Now imagine the end of this war. Somewhere on the order of six hundred thousand to six hundred and fifty thousand men, hardened and brutalised by combat, many of them released convicts to begin with, others made into killers by the experience itself, all of them returning at once to towns that have nothing to offer them. The amnesty of 1953 would look, by comparison, like a walk in the park. This is not a class verdict on the poor or the provincial; it is a sober description of what war does to the men it consumes, and of the specific danger posed by demobilising a mass of people who have learned that violence pays and that life is cheap. Reintegrating them into a normal civilian order is, frankly, a utopian task, and a regime-threatening one. The deeper, more apt parallel is not even 1953 but 1917, when armed men poured back from a collapsing front and the state that had sent them did not survive the homecoming. A leadership that understands this arithmetic has a powerful, concrete incentive to keep the war going, simply to postpone the day of reckoning. Peace, for them, is not relief. It is the moment the bill comes due.
Where this actually ends
If all of this is correct, the conclusion is bleak but not, I think, hopeless. It means that the war will not be talked to a close. Negotiations that consist of stalling, secrecy and second-rate delegations are not a path to peace; they are a swamp into which the regime gladly drags everyone, because it feels perfectly at home there while the killing continues. It means, too, that the economic squeeze alone will not do it, for the reasons already given. So how does a war like this actually end? In one of three ways.
The first is the death of the dictator. Because this is a genuinely personalist system, built around one man rather than a self-sustaining party machine, his removal from the scene would most likely bring the war to a close. Russian political history has a strong tradition of every successor trampling the legacy of his predecessor and blaming him for everything that went wrong. Whoever inherits a country in this catastrophic condition, even a hawk, even another war criminal, will face an enormous temptation to lay the whole disaster at the dead man’s feet and walk away from it: it was all his doing, and now we are stopping. That exit ramp is the simplest and most realistic route to peace there is. The second way is an internal coup, the system breaking from within. And the third is a battlefield defeat severe enough to shatter the machine itself.
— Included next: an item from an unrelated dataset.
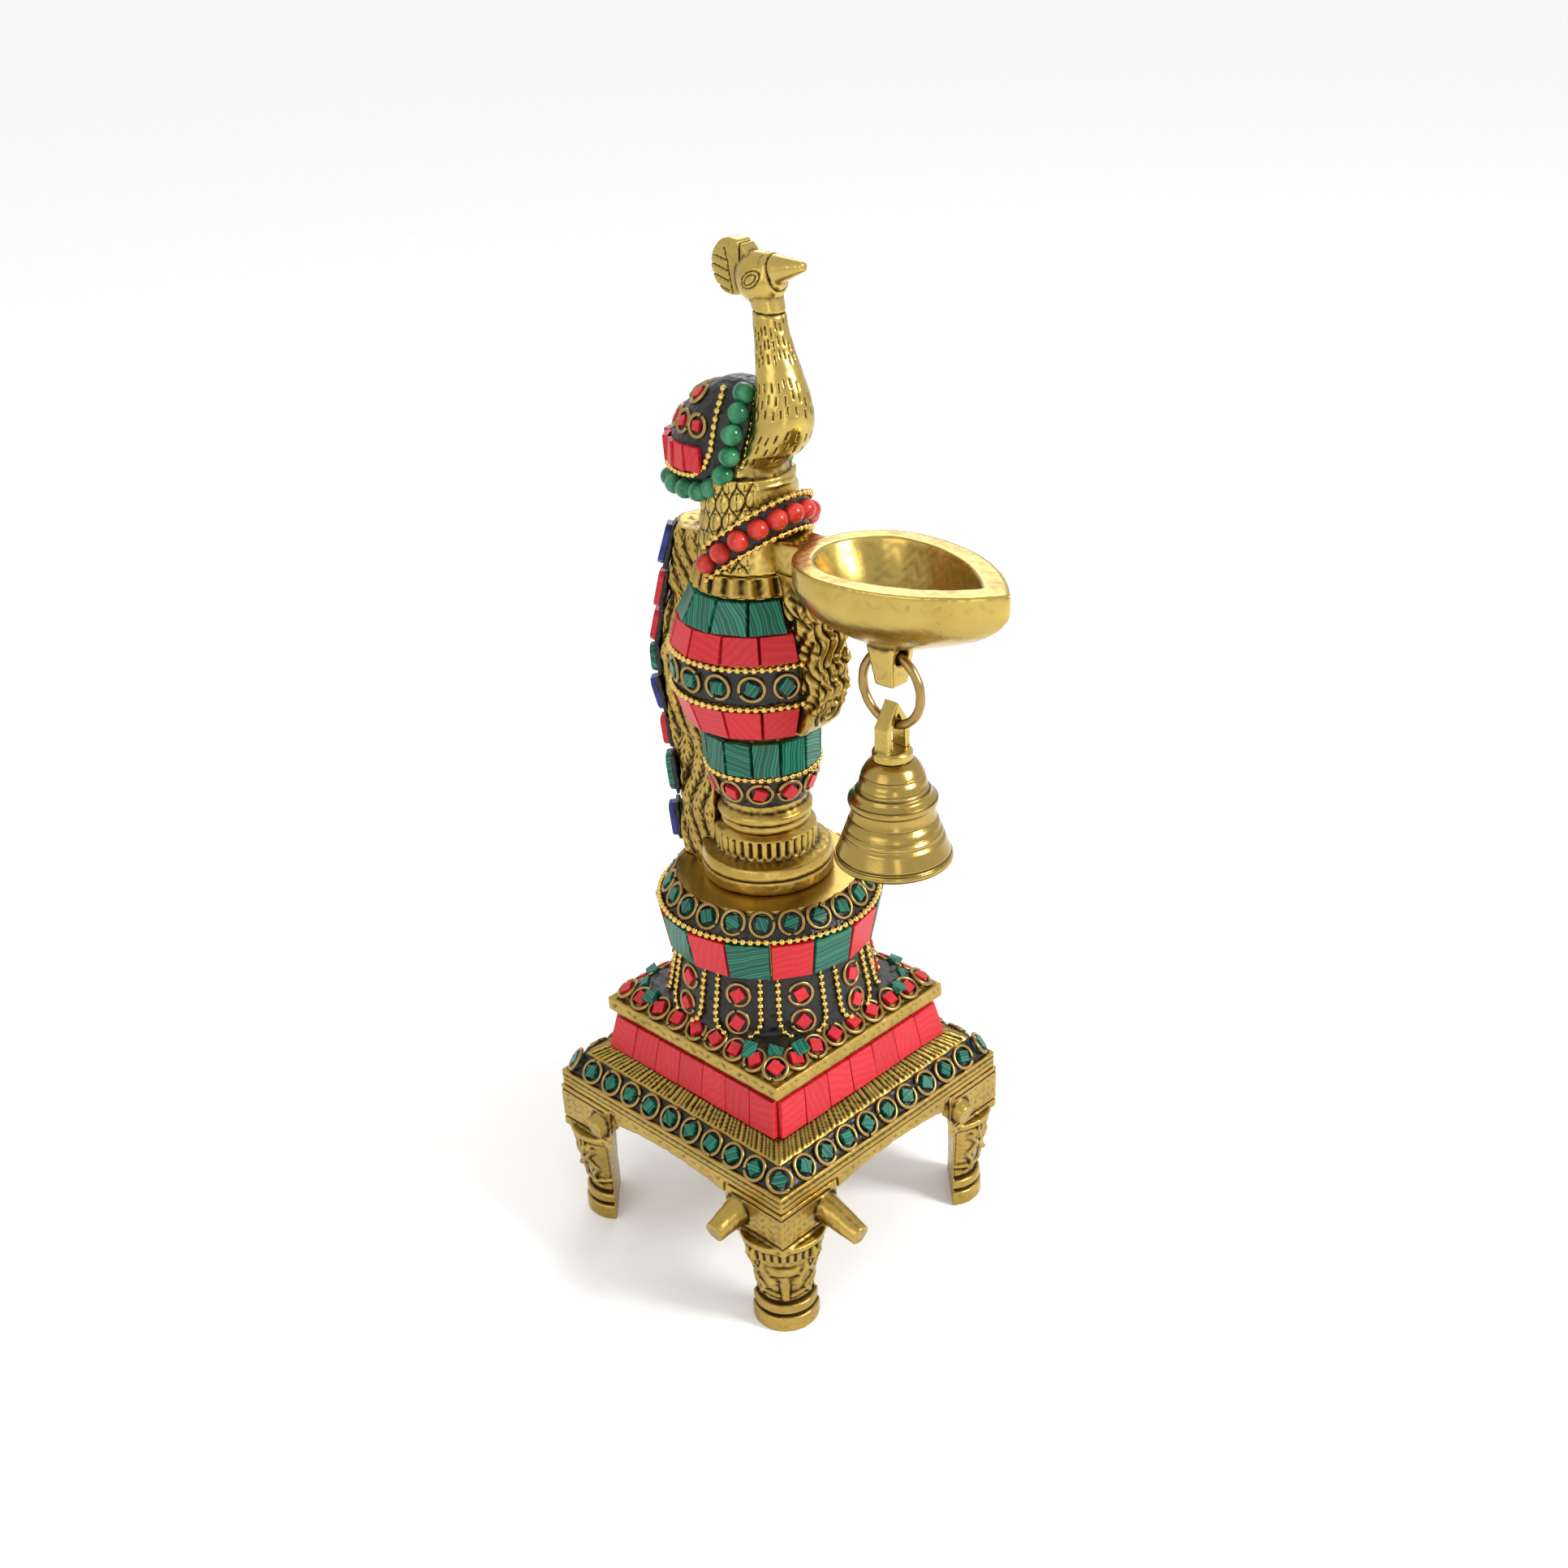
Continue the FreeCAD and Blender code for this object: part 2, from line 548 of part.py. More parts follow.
def make_stool_trim(plate):
    resin = make_square_resin("stool_resin", "band_outer_half", "stool_high_z",
                              "band_inner_half", "band_inner_z", plate)
    inside = block("stool_inside", ("-cavity_half", "-cavity_half", "stool_high_z - 1"),
                   ("cavity_half", "cavity_half", "cavity_z + 0.1"))
    middle = core_way("stool_core_way", "rod_bore + 1")
    keep(cut("stool_resin_hollow", resin, inside, middle), "stool_resin_bed")
    rings = new_body("stool_rings")
    chips = new_body("stool_chips")
    square_rings(rings, chips, "stool", "stool_ring_half + 0.9", "stool_ring_z",
                 "stool_ring_tilt", "stool_ring_pitch", "stool_ring_count")
    keep(rings, "stool_wire_rings")
    keep(chips, "stool_malachite_stones")


# ---------------------------------------------------------------- plinth and lotus plate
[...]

That third path deserves emphasis, because it is also where the only real leverage lies. The chasm between Russia’s demands and Ukraine’s cannot be bridged by clever diplomacy; it can only be closed by destroying Russia’s capacity to wage war. When the tanks can no longer be replaced, when the airfields, depots, command posts and runways are gone, the war stops because it cannot physically continue. And here history offers grounds for sober hope rather than despair. Empires do not survive crushing military defeats unchanged. A lost war in the nineteenth century opened the door to deep reform. Defeat at sea against Japan helped detonate one revolution; the catastrophe of the First World War helped finish the dynasty off entirely; the long bleeding in Afghanistan helped bury the Soviet Union itself. Defeat has repeatedly proven to be the solvent that dissolves empires that cannot imagine voluntarily letting go.
So the choice before those who want this war to end is clearer than the cycle of false dawns suggests. The fighting will not stop because the money ran out, because the casualty lists grew too long, or because the right form of words was found at the negotiating table. It will stop when the man at the centre is gone, when the system cracks from inside, or when the war machine is broken on the field. Of those, the one outsiders can actually influence is the last. Everything else is waiting. The most honest thing I can say is that this war has become Russia’s mode of existence, and a mode of existence is not abandoned for the asking. It has to be ended for the regime, because the regime will never end it for itself.